Less-than-happy posts exist, but it’s a gift of grace that we all don’t have a bad day on the same day. In a low moment this month, when I felt like I had nowhere else to share, I posted:

The very large majority of days I count it as a blessing to have Down syndrome woven into the fabric of our family. This isn’t one of those days, but on we go….

I was immediately regretful – I didn’t want to sound negative, especially if families newer to the journey were following – and I went online to remove it. But before I could do that, there were a dozen wonderful responses offered, including:

I had one of those days last week. Yes, sometimes it just stinks. Thank God for the good days.

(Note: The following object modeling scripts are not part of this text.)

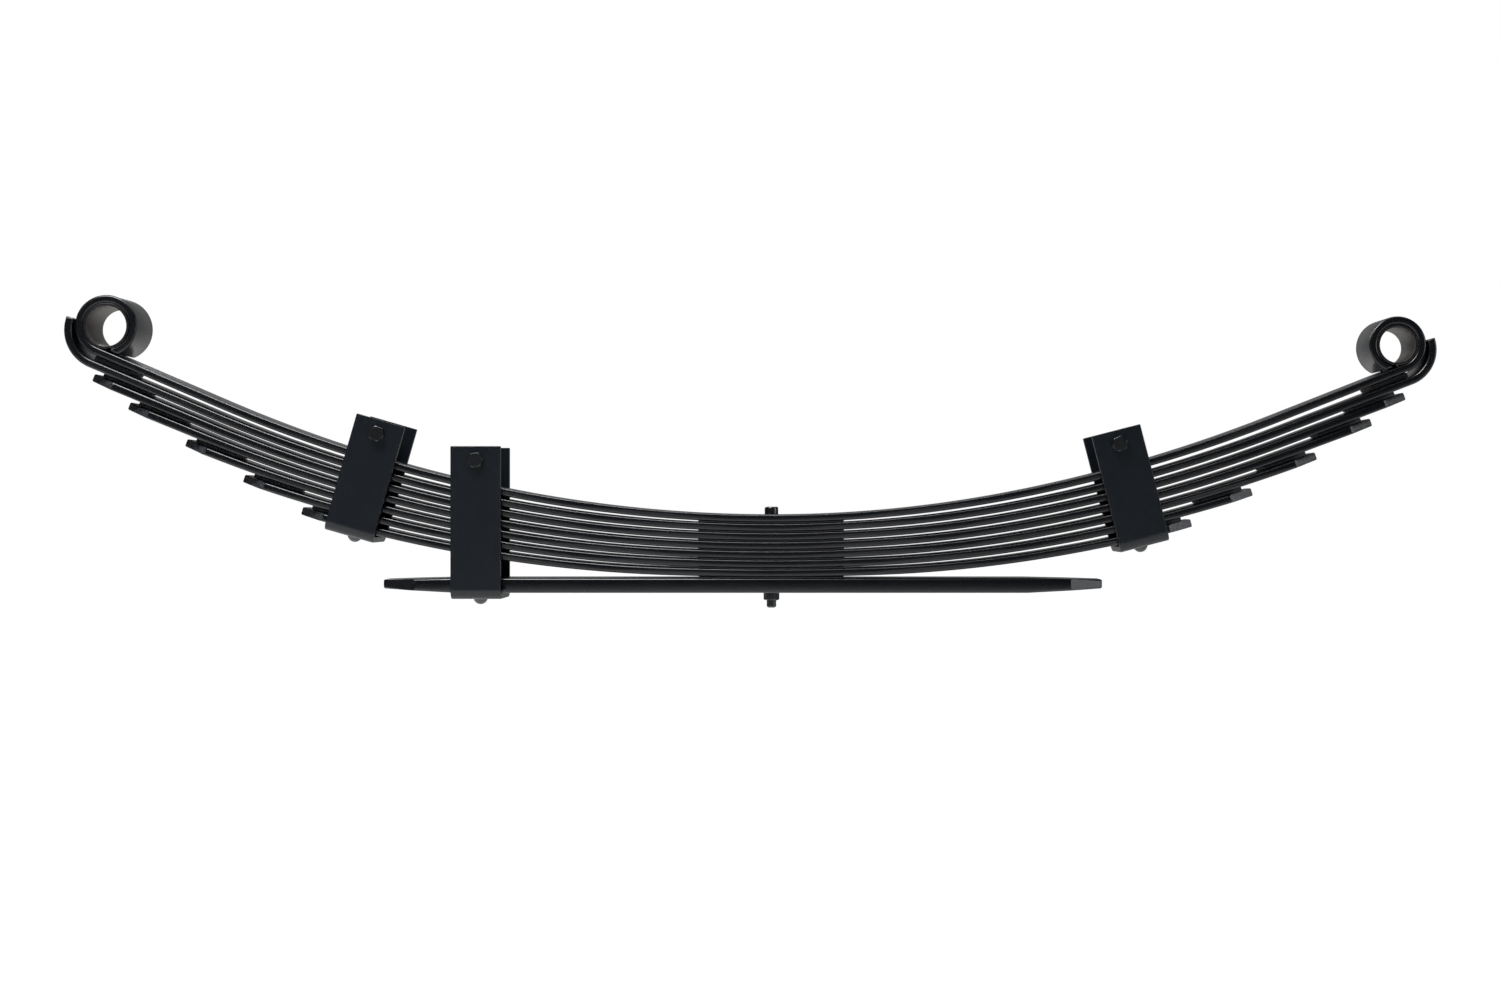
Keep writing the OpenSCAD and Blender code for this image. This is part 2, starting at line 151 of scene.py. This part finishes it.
def solidCopy(nodeName, pieceName):
    # an editable copy of a node: doubles merged and flat faces joined up again
    piece = nodes[nodeName].copy()
    piece.data = nodes[nodeName].data.copy()
    piece.name = piece.data.name = pieceName
    piece.parent = None
    for key in list(piece.keys()):
        del piece[key]
    piece.data.materials.clear()
    bpy.context.scene.collection.objects.link(piece)
    startEdit(piece, "VERT")
    if piece.data.has_custom_normals:
        bpy.ops.mesh.customdata_custom_splitnormals_clear()
    bpy.ops.mesh.remove_doubles(threshold=meshShape["mergeDistance"] * mm)
    bpy.ops.mesh.dissolve_limited(angle_limit=math.radians(meshShape["flatAngle"]))
    endEdit()
    return piece


def smooth(piece, angle):
    # shades smooth across edges flatter than angle, in degrees
    pickOnly(piece)
    bpy.ops.object.shade_smooth_by_angle(angle=math.radians(angle))


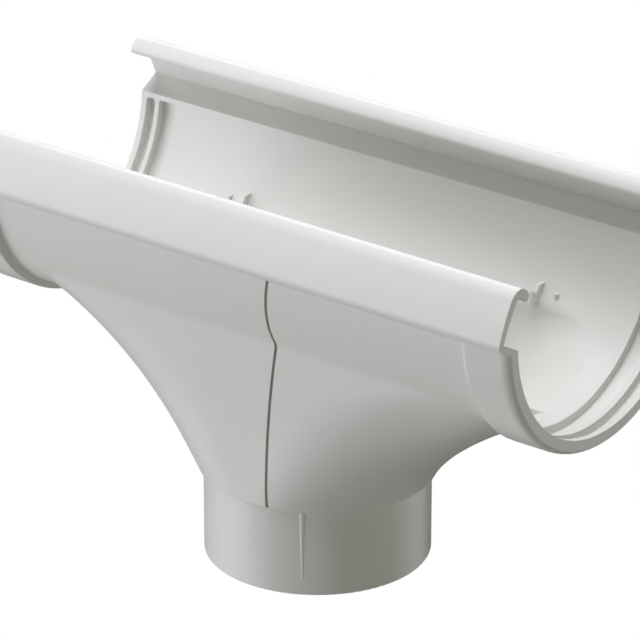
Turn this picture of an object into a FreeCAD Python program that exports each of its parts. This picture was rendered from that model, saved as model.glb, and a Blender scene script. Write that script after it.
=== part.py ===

Thank you for saying that. (I’m not the only one!)

I hear ya, sister!

What a gift and a lesson in the rewards for being honest. The community is ready to carry anyone who needs it on a wave of support that comes from a place of genuine understanding. Instantly buoyed, I was able to move on.

So my final response to the new mother is this: If you’re feeling discouraged, post. Let us lift you up. And when you arrive again at the place where this child, who is the love of your life, is so awesome you can’t contain yourself, post again. We’ll read your post and file it away and will call on your joy to sustain us when it’s our turn to need the lift.